# Listed entries start

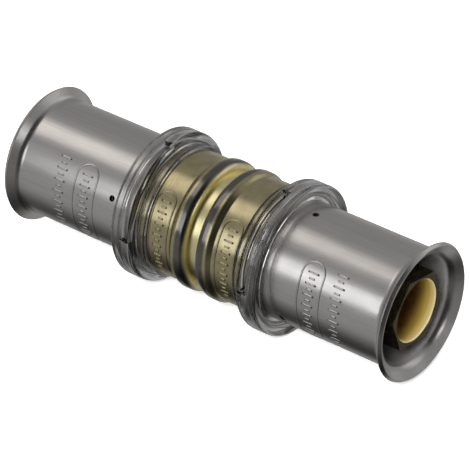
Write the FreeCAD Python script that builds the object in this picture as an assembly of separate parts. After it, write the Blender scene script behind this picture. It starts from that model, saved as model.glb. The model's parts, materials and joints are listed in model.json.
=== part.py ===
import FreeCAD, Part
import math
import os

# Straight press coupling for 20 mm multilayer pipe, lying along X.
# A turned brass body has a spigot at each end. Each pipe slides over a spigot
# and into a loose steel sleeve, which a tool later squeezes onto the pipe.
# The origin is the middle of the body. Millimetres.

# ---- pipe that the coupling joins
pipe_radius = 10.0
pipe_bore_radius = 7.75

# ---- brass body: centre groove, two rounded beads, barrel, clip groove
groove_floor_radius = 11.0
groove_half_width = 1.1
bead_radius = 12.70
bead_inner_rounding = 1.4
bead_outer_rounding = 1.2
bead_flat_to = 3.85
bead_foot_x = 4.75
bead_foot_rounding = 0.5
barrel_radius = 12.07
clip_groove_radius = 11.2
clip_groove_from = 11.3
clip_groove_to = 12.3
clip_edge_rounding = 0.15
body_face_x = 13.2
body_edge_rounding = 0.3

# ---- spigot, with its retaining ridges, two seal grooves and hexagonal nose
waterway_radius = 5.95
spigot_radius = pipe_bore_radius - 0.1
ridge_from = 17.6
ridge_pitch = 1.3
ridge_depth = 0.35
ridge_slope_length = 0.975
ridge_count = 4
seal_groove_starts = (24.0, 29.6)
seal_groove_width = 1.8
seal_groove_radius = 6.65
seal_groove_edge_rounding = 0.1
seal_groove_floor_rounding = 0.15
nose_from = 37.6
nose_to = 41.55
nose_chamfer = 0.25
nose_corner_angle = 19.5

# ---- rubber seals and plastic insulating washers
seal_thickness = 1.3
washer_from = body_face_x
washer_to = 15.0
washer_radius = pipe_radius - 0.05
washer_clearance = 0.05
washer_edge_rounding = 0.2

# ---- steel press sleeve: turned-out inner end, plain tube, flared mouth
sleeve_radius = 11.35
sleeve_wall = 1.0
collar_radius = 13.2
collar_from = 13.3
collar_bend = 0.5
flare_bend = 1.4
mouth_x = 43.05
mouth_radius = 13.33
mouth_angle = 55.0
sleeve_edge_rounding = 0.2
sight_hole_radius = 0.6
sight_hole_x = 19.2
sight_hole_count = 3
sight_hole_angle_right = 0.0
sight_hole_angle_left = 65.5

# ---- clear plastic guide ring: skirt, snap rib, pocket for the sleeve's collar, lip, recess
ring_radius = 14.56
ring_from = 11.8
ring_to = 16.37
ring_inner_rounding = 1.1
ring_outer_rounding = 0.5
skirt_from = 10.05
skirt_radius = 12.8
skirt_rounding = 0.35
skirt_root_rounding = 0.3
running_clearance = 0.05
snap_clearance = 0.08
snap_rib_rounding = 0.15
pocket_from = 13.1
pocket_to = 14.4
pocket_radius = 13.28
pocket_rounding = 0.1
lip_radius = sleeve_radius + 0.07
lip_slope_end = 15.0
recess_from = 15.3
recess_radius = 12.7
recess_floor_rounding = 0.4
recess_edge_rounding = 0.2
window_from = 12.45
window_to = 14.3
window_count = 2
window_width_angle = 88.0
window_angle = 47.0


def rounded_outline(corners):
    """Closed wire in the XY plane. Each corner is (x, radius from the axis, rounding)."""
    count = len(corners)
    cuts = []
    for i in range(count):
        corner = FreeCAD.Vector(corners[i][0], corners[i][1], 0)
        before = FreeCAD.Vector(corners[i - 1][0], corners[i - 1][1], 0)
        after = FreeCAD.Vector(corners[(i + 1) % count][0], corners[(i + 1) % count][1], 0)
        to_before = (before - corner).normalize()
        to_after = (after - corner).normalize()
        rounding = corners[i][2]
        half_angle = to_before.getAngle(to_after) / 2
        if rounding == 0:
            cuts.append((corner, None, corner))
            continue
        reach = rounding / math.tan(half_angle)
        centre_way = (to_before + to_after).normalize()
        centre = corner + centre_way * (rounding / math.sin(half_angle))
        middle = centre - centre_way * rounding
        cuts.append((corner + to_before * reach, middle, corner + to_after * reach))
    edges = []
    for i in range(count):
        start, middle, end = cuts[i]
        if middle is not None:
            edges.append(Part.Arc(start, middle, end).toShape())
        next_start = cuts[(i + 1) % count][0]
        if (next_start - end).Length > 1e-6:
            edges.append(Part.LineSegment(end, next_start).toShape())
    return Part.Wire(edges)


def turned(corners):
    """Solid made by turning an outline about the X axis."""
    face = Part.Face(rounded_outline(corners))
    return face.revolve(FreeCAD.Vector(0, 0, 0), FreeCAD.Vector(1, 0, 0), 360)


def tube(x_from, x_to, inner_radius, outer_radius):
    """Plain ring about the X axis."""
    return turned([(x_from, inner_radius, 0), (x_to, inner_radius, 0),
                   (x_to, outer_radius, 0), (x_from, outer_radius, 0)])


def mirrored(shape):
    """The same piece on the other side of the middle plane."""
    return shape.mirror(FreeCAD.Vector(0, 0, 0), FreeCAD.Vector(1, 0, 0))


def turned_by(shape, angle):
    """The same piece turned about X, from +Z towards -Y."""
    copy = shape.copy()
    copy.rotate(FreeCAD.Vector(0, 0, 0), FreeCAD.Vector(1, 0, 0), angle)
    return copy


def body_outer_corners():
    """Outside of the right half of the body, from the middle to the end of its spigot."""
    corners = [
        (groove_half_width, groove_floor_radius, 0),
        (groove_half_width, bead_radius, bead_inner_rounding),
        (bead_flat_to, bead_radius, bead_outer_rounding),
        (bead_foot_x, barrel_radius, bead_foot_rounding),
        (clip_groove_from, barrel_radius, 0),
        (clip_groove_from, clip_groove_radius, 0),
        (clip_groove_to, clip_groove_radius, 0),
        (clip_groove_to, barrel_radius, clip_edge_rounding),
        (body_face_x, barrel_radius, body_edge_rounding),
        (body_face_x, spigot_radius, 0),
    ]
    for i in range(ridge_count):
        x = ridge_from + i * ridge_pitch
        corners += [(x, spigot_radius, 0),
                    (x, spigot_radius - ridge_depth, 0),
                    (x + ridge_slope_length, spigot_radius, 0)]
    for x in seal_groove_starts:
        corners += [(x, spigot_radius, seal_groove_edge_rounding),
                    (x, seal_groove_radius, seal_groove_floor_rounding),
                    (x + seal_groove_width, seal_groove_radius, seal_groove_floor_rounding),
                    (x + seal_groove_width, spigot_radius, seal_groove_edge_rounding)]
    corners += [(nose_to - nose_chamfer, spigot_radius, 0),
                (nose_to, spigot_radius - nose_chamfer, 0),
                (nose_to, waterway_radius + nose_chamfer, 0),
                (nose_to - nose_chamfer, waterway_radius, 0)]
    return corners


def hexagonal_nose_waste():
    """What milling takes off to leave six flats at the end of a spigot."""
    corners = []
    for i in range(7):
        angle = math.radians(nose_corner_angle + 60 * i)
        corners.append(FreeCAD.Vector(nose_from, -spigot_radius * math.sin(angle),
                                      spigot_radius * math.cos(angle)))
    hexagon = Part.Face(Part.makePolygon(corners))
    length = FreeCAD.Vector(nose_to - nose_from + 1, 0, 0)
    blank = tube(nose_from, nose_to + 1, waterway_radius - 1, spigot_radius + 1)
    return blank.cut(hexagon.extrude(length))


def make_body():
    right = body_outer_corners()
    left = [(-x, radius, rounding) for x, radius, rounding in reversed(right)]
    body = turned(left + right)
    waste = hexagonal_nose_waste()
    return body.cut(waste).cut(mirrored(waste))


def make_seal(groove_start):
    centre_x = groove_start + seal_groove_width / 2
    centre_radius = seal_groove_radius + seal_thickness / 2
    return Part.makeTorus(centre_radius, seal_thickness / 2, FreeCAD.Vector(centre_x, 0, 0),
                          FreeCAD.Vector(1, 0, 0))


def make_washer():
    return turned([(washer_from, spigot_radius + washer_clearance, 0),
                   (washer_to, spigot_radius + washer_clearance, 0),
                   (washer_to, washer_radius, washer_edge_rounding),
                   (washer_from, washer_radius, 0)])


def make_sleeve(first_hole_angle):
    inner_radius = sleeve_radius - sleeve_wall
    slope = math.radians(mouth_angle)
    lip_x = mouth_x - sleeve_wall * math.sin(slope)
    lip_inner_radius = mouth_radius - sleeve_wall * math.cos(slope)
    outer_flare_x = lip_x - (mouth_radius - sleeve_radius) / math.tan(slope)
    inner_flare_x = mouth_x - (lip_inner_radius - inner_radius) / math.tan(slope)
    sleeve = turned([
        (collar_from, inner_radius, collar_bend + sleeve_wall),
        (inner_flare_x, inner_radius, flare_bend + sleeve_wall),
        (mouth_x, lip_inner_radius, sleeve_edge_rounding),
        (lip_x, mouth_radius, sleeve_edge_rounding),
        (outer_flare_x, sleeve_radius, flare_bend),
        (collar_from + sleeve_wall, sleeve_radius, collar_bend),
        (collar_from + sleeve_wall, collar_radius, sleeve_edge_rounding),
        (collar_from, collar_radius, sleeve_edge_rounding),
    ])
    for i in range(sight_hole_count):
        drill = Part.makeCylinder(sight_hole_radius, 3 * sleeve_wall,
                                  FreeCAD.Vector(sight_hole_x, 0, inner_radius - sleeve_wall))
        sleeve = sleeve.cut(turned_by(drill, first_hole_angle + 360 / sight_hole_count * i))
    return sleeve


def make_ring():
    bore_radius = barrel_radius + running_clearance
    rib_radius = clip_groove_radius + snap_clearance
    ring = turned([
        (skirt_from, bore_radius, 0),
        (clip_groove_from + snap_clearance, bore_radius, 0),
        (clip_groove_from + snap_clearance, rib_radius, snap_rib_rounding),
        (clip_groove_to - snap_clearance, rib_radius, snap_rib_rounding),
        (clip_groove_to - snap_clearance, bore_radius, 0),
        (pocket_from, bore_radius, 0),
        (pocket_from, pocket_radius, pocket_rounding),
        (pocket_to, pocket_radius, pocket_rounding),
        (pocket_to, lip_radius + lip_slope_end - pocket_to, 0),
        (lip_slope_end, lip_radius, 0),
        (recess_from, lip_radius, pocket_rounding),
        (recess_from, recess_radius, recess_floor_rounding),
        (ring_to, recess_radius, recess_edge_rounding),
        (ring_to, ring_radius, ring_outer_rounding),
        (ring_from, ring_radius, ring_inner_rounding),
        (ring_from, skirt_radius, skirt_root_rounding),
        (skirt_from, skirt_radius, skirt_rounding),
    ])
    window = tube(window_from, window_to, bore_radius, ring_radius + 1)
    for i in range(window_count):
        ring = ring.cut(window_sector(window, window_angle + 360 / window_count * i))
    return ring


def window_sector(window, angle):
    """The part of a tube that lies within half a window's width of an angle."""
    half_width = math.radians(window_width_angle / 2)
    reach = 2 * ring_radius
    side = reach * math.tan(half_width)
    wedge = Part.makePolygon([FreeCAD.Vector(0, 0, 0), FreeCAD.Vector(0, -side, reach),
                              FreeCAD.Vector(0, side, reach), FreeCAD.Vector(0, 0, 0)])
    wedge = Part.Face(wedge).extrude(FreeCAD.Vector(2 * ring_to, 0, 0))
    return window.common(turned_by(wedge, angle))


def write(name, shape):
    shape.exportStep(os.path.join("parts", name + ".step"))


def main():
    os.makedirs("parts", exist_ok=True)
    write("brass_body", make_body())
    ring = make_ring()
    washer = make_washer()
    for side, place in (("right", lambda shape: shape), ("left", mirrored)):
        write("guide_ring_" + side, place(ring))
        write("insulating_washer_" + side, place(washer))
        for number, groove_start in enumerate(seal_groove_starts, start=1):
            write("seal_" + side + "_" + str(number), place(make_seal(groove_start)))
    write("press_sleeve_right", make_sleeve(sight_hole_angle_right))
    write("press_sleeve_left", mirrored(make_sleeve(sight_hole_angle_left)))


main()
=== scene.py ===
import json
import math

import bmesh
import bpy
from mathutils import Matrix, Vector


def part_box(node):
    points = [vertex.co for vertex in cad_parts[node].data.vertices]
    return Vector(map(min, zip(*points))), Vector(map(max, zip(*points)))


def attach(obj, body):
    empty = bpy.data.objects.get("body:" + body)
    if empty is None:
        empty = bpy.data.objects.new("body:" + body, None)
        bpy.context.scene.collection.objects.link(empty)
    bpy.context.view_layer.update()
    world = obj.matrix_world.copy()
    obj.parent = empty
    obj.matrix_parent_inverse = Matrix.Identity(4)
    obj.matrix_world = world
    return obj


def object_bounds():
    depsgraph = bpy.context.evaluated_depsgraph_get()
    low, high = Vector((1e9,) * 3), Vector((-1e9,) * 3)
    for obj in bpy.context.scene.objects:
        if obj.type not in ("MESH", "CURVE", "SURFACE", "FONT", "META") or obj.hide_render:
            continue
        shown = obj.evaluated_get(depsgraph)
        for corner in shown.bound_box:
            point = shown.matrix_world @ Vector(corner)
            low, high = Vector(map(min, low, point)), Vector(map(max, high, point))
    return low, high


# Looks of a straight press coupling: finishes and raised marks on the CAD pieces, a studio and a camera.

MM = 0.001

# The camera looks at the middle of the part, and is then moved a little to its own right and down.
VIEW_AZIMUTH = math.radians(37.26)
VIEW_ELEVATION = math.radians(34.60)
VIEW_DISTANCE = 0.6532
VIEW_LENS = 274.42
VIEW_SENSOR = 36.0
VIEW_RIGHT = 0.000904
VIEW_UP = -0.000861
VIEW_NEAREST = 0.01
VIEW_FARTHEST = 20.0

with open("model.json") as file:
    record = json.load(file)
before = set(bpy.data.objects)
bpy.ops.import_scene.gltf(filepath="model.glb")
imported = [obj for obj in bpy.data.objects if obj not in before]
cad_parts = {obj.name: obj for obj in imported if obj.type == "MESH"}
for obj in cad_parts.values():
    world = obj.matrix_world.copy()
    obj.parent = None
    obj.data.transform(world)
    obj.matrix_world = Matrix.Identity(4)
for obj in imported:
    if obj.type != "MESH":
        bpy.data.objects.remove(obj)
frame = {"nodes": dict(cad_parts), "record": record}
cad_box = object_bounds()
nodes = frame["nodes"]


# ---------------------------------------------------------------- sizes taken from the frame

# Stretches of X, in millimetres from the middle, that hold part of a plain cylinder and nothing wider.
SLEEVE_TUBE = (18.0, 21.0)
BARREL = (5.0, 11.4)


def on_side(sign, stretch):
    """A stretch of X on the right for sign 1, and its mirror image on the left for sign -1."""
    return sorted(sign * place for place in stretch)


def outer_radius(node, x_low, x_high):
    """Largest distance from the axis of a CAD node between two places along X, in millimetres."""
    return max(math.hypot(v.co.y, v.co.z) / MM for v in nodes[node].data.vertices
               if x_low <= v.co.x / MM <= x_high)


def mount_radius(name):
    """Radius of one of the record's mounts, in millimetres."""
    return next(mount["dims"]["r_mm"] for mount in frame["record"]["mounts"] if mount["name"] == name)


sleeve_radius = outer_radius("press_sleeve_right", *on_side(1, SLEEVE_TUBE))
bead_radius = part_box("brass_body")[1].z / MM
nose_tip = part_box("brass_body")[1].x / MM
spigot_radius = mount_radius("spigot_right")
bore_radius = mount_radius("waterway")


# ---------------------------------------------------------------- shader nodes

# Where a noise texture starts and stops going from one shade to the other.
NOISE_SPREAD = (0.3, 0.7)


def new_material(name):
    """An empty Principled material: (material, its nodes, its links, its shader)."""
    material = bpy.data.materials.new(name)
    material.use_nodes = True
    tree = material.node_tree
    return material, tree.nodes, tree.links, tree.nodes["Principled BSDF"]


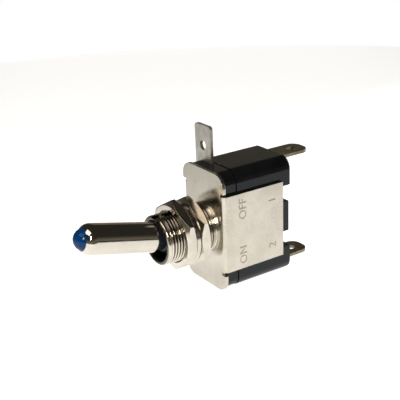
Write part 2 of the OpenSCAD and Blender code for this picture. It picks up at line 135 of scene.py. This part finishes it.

# Listed entries end

The request: Copy exactly the lines that run from the first line of the data to the line containing "body_edge_rounding = 0.3", please, with both ends included and nothing else.

Result:
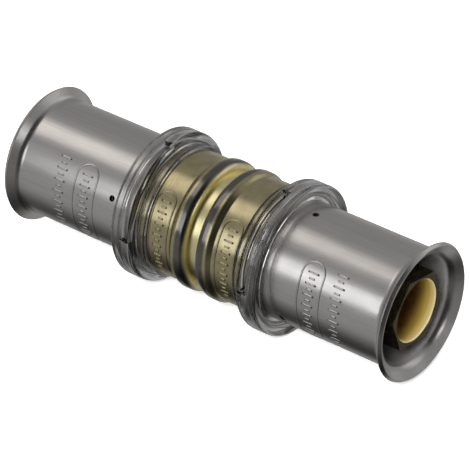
Write the FreeCAD Python script that builds the object in this picture as an assembly of separate parts. After it, write the Blender scene script behind this picture. It starts from that model, saved as model.glb. The model's parts, materials and joints are listed in model.json.
=== part.py ===
import FreeCAD, Part
import math
import os

# Straight press coupling for 20 mm multilayer pipe, lying along X.
# A turned brass body has a spigot at each end. Each pipe slides over a spigot
# and into a loose steel sleeve, which a tool later squeezes onto the pipe.
# The origin is the middle of the body. Millimetres.

# ---- pipe that the coupling joins
pipe_radius = 10.0
pipe_bore_radius = 7.75

# ---- brass body: centre groove, two rounded beads, barrel, clip groove
groove_floor_radius = 11.0
groove_half_width = 1.1
bead_radius = 12.70
bead_inner_rounding = 1.4
bead_outer_rounding = 1.2
bead_flat_to = 3.85
bead_foot_x = 4.75
bead_foot_rounding = 0.5
barrel_radius = 12.07
clip_groove_radius = 11.2
clip_groove_from = 11.3
clip_groove_to = 12.3
clip_edge_rounding = 0.15
body_face_x = 13.2
body_edge_rounding = 0.3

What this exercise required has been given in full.